Мог ли Симонов, приводя, — разумеется, в ироническом контексте, — эту цитату из эренбурговской «Оттепели», не подумать, что это и про его «Чужую тень»? И не этим ли тоже вызвана та смена тональности, те новые, более раздраженные ноты, которые зазвучали в его голосе, стоило ему от жизненных коллизий, затронутых в эренбурговской повести, перейти к теме искусства.
Я понимаю, что повесть не статья, да и ни в какой статье не перечислишь все лучшее, что за десятилетия создано в нашем искусстве. Но я хотел задать один простой вопрос: почему повесть, почти треть которой отведена разговорам об искусстве, изображению людей, так или иначе к нему причастных, не содержит в себе даже намека на существование у нас в искусстве всего того «хорошего и разного», о чем я только что упомянул самым кратким образом?..
...Перечитывая повесть, страницу за страницей, во всей книге мы ни из чьих уст не услышим сколько-нибудь объективной оценки того, что делается в нашем искусстве, — и его сильных сторон и его слабостей. Такое впечатление, словно для персонажей повести искусство вымерло. Как будто нет пьес, которые им нравятся, актеров, которых они любят, картин и скульптур, которые им дороги.
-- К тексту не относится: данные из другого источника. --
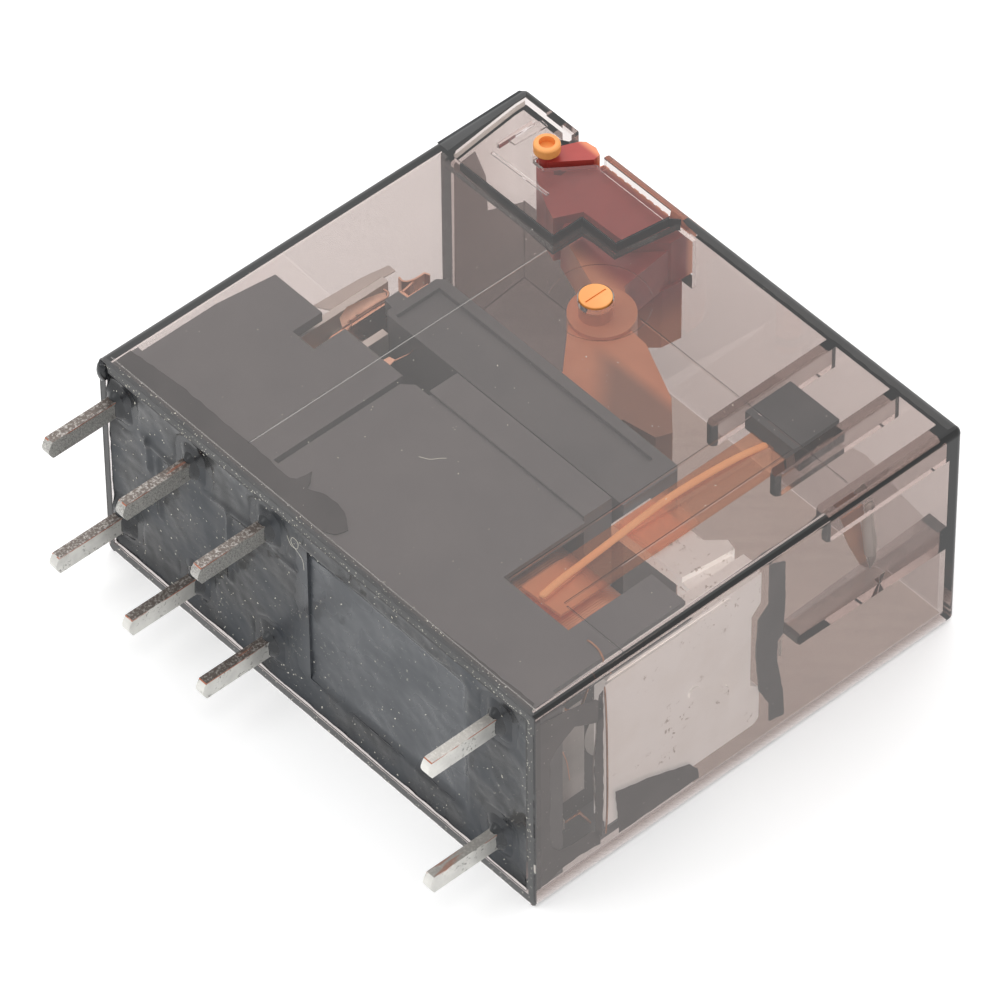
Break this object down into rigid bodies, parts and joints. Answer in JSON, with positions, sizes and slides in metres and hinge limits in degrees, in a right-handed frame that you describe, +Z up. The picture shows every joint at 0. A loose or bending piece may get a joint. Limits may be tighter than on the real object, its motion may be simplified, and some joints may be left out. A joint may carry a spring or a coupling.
{
  "type": "general purpose relay",
  "caption": "Printed-circuit relay in a clear smoke cover, with blade pins on one edge, changeover contacts, a coil and an orange test lever.",
  "frame": {"origin": "centre of the seating plane on the circuit board: mid length, mid thickness, at the cover's open rim", "axes": "+Z up, out of the broad side that faces up as the relay lies; +X along the length towards the coil end; +Y away from the circuit board, so the pins point to -Y"},
  "size_m": [0.029, 0.0298, 0.0131],
  "materials": {
    "smoke_cover": "clear smoke-tinted moulding",
    "dark_plastic": "matt dark grey moulding",
    "bobbin_plastic": "matt black moulding",
    "resin": "glossy dark potting resin",
    "tinned_metal": "tin-plated, with bare copper on the cut edges",
    "spring_copper": "bright copper alloy strip",
    "contact_silver": "polished silver alloy",
    "copper_wire": "enamelled copper wire",
    "soft_iron": "zinc-plated soft iron",
    "nickel_plate": "dull nickel plate",
    "orange_strip": "translucent orange moulding",
    "orange_plastic": "orange moulding"
  },
  "bodies": {
    "housing": {"base": "dark_plastic", "base_seal": "resin", "bobbin": "bobbin_plastic", "coil_core": "soft_iron", "coil_lead_1": "copper_wire", "coil_lead_2": "copper_wire", "coil_terminal_1": "tinned_metal", "coil_terminal_2": "tinned_metal", "coil_winding": "copper_wire", "contact_nc_a": "contact_silver", "contact_nc_b": "contact_silver", "contact_no_a": "contact_silver", "contact_no_b": "contact_silver", "cover": "smoke_cover", "indicator_mask": "dark_plastic", "terminal_com_a": "tinned_metal", "terminal_com_b": "tinned_metal", "terminal_nc_a": "tinned_metal", "terminal_nc_b": "tinned_metal", "terminal_no_a": "tinned_metal", "terminal_no_b": "tinned_metal", "yoke": "soft_iron"},
    "lever": {"test_lever": "orange_plastic"},
    "card": {"pusher_card": "dark_plastic"},
    "armature_group": {"armature": "nickel_plate", "armature_spring": "nickel_plate", "indicator_strip": "orange_strip"},
    "spring_a": {"contact_spring_a": "spring_copper", "moving_contact_a": "contact_silver"},
    "spring_b": {"contact_spring_b": "spring_copper", "moving_contact_b": "contact_silver"}
  },
  "joints": [
    {"name": "card_slide", "type": "slide", "parent": "housing", "child": "card", "axis": [-1, 0, 0], "range_m": [0, 0.0004]},
    {"name": "lever_pivot", "type": "hinge", "parent": "housing", "child": "lever", "pos_m": [-0.00235, 0.01885, 0], "axis": [0, 0, -1], "range_deg": [0, 4]},
    {"name": "armature_hinge", "type": "hinge", "parent": "housing", "child": "armature_group", "pos_m": [0.0131, 0.00465, 0], "axis": [0, 0, 1], "range_deg": [0, 3.1]},
    {"name": "spring_a_flex", "type": "hinge", "parent": "housing", "child": "spring_a", "pos_m": [-0.00928, 0.00335, 0.0029], "axis": [0, 0, 1], "range_deg": [0, 2.4]},
    {"name": "spring_b_flex", "type": "hinge", "parent": "housing", "child": "spring_b", "pos_m": [-0.00928, 0.00335, -0.0029], "axis": [0, 0, 1], "range_deg": [0, 2.4]}
  ],
  "couplings": [
    {"joint": "lever_pivot", "follows": "card_slide", "rad_per_m": 174.53},
    {"joint": "armature_hinge", "follows": "card_slide", "rad_per_m": 135.26},
    {"joint": "spring_a_flex", "follows": "card_slide", "rad_per_m": 104.72},
    {"joint": "spring_b_flex", "follows": "card_slide", "rad_per_m": 104.72}
  ]
}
Это уже не критика, пусть даже довольно жесткая. Это — суровый начальственный окрик.
Кое-кто, правда, полагал, что недостаточно суровый. Что Симонов своей статьей, по существу, защитил Эренбурга, спас его от настоящего критического разгрома, которого тот заслуживал.
Это каннибальское суждение высказал М.А. Шолохов. Причем — дважды:
В качестве примера недобросовестной критики можно привести статью К. Симонова о повести Ильи Эренбурга «Оттепель». Автор ее затушевывает недостатки повести вместо того, чтобы сказать о них прямо и резко. Нет, не интересами литературы руководствовался Симонов, когда писал свою статью.